A week after the Catalan government said its planned November 9 referendum on self-rule was to be replaced by an unofficial vote, mounting divisions within the pro-sovereignty camp have forced officials to issue a reminder about who’s in charge in the northeastern region.
“The power to call elections is the exclusive and non-transferable right of the premier of the Generalitat [the Catalan executive],” said government spokesman Francesc Homs on Monday.
The statement was a response to growing pressure from pro-independence civil associations the Catalan National Assembly (ANC) and Òmnium Cultural to hold early elections in the region within the next three months.
Both groups, which have been actively mobilizing sympathetic Catalans to their cause, want these elections to act as an unofficial plebiscite on the issue of independence after Catalan leader Artur Mas said the official referendum would not be held because of lack of sufficient legal backing.
Spain’s ruling Popular Party (PP) has appealed the original referendum in the Constitutional Court, which suspended all vote-related activities until it decides if the initiative is legal or not.
While Mas initially appeared to ignore the suspension, he relented a few days later, calling Spain “a powerful adversary” that is preventing the Catalan nation from expressing its wishes.

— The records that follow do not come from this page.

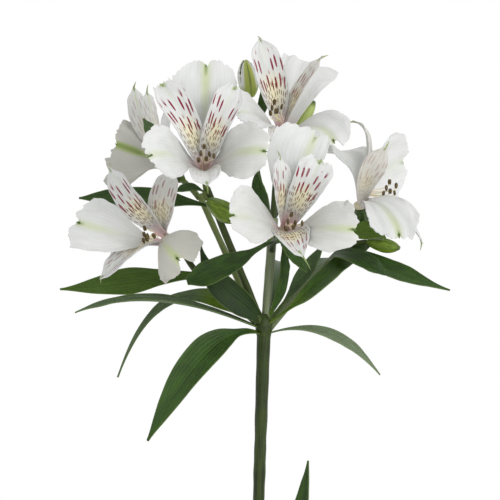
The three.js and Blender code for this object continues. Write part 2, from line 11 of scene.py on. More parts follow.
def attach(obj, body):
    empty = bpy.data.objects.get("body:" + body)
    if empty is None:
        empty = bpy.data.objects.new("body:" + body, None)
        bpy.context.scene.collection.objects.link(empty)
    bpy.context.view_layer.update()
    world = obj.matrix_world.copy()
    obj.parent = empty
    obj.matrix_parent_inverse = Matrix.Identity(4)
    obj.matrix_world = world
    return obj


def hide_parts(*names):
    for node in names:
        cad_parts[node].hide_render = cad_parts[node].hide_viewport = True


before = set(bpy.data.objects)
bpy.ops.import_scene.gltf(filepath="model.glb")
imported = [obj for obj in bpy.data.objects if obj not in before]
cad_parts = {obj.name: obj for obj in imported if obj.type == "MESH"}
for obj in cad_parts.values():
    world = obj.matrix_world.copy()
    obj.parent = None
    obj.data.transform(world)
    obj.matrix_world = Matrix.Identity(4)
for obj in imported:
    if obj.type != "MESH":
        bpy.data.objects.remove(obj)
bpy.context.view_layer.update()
scene = bpy.context.scene
mm = 0.001
noise.seed_set(5)  # without it the noise vectors differ from run to run


# Camera, level with the umbel.
cameraSettings = {
    "across": -2.5,
    "height": 307.0,
    "distance": 1600.0,
    "frameWidth": 250.0,  # spanned at the stem
    "sensorWidth": 36.0,
    "sight": 30.0,  # in metres
}


def makeCamera(settings):
    camera = bpy.data.cameras.new("camera")
    camera.sensor_width = settings["sensorWidth"]
    camera.lens = settings["sensorWidth"] * settings["distance"] / settings["frameWidth"]
    camera.clip_end = settings["sight"]
    holder = bpy.data.objects.new("camera", camera)
    holder.location = Vector((settings["across"], -settings["distance"], settings["height"])) * mm
    holder.rotation_euler = (math.pi / 2, 0, 0)
    scene.collection.objects.link(holder)
    scene.camera = holder


makeCamera(cameraSettings)
print("camera placed")


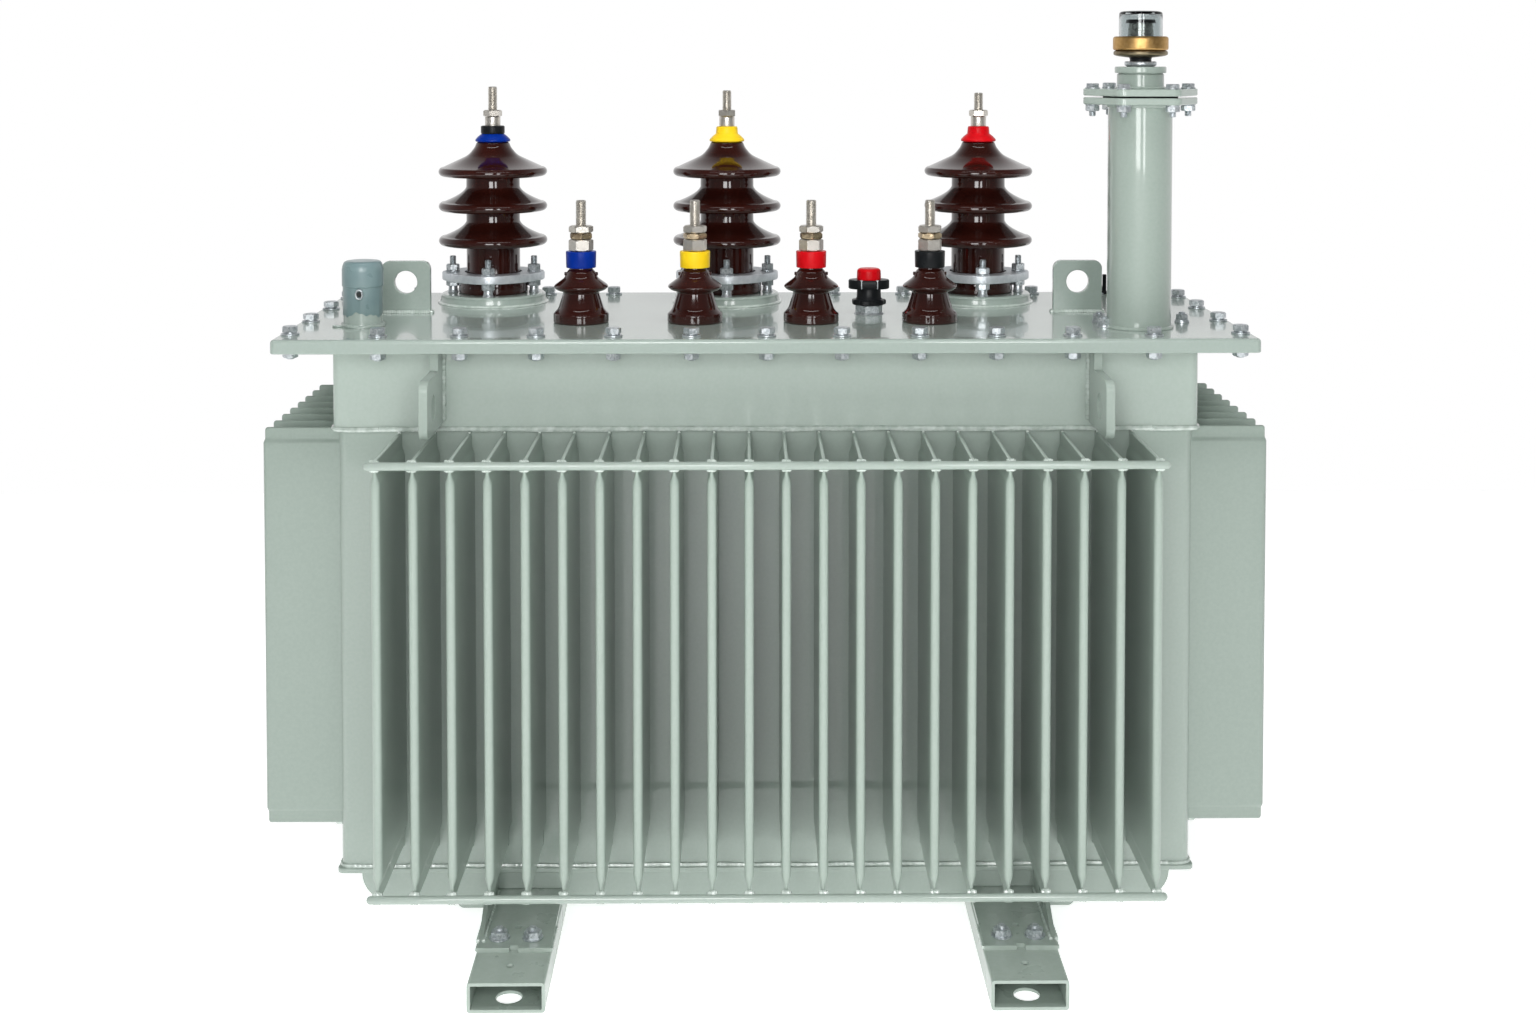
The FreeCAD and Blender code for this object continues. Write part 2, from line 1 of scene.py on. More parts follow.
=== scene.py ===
# %% [markdown]
# # An oil-filled power transformer, piece by piece
#
# The shape of this transformer is already fixed by a CAD model: a tank with
# pressed cooling fins, a bolted lid, seven porcelain bushings and two skids.
# The lesson loads that model as a frame and builds, in the same place and to
# the same size, the surfaces and finishes that the CAD solids leave out:
# rounded sheet edges, threads, nuts, weld beads, glaze, zinc and paint. The
# bosses, porcelain sheds, clamp studs and riser flange are drawn slightly off
# the CAD model.

# %% Load the frame
import math
import bmesh
import bpy
import numpy as np
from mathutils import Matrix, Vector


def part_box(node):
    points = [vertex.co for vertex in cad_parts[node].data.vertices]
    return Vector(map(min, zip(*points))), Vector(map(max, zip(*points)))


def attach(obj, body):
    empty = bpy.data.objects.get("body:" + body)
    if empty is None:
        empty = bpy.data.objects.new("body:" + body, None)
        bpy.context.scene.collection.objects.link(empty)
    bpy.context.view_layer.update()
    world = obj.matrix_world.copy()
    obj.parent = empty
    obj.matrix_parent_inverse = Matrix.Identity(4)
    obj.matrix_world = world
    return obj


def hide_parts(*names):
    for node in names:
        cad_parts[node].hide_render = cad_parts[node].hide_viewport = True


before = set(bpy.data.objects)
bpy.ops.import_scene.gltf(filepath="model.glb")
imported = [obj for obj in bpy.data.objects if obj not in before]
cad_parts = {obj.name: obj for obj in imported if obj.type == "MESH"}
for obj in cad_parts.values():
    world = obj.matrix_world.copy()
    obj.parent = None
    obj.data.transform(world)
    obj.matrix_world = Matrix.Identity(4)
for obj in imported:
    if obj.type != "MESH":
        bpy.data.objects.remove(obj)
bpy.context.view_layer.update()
MM = 0.001


def span(node):
    """A CAD node's lowest and highest corners, in millimetres."""
    low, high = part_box(node)
    return np.array(low) / MM, np.array(high) / MM


def centre(node):
    """The x and y of a CAD node's middle, in millimetres."""
    low, high = span(node)
    return (low + high)[:2] / 2


print("frame loaded:", len(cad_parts), "CAD nodes")

# %% [markdown]
# ## From points to meshes
#
# Nearly every part here can be written as a surface P(u, v): a profile spun
# round an axis, an outline stacked upwards, a ring carried along a path. Such
# a surface is one array of points, so numpy works it out whole. It could be
# modelled by hand with extrude and bevel, but a formula keeps each size where
# it can be read. Points that fall on each other, such as a pole, are merged,
# which closes the surface. Drawings are in millimetres, as in a workshop, and
# `piece` turns them into metres when the Blender object is made.

# %% Surfaces, joins and copies
def surface(points, wrap_u=False, wrap_v=False):
    """Vertices and four-sided faces of points[u, v]; coinciding points become one."""
    rows, columns = points.shape[:2]
    index = np.arange(rows * columns).reshape(rows, columns)
    if wrap_u:
        index = np.vstack([index, index[:1]])
    if wrap_v:
        index = np.hstack([index, index[:, :1]])
    faces = np.stack([index[:-1, :-1], index[1:, :-1], index[1:, 1:], index[:-1, 1:]], -1)
    flat = points.reshape(-1, 3)
    _, first, back = np.unique(np.round(flat, 4), axis=0, return_index=True, return_inverse=True)
    return flat[first], back.reshape(-1)[faces.reshape(-1, 4)]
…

The pro-independence Catalan Republican Left (ERC), the Initiative for Catalan Greens (ICV) and Popular Unity Candidates (CUP) disagreed with Mas’s decision and have since been increasingly critical of the Catalan government’s moves.
The Catalan spokesman on Monday admitted that Mas, of the conservative CiU nationalist bloc, was considering early plebiscite elections but refused to talk about dates.
He said Mas would soon convene all the parties that support the right to decide to try to “recompose” their lost unity.
The spokesman admitted Mas was considering early plebiscite elections but refused to talk about dates
In an attempt to launch a message of calm, Homs also announced that the government had reached a “technical agreement” with the CUP to assure that the Catalan government would not go back on the unofficial, non-binding vote scheduled for November 9, as it did with the referendum.
The agreement, which the government hopes that at least the ERC will also sign up to, lays out plans for the creation of a technical body from the parties to verify the operations needed to hold the vote. It would also activate a territorial control committee and guarantee the political “plurality” of these working groups.
The government would also be obliged to share the details of the campaigns it runs to encourage participation in the vote with the other parties and organizations. It would also try to bring in international observers.
For its part, the CUP has forced the regional government to sign a document expressing its good will to make the November 9 vote possible. At the same time, Mas’s administration would also be responsible for any incidents that might occur during the vote.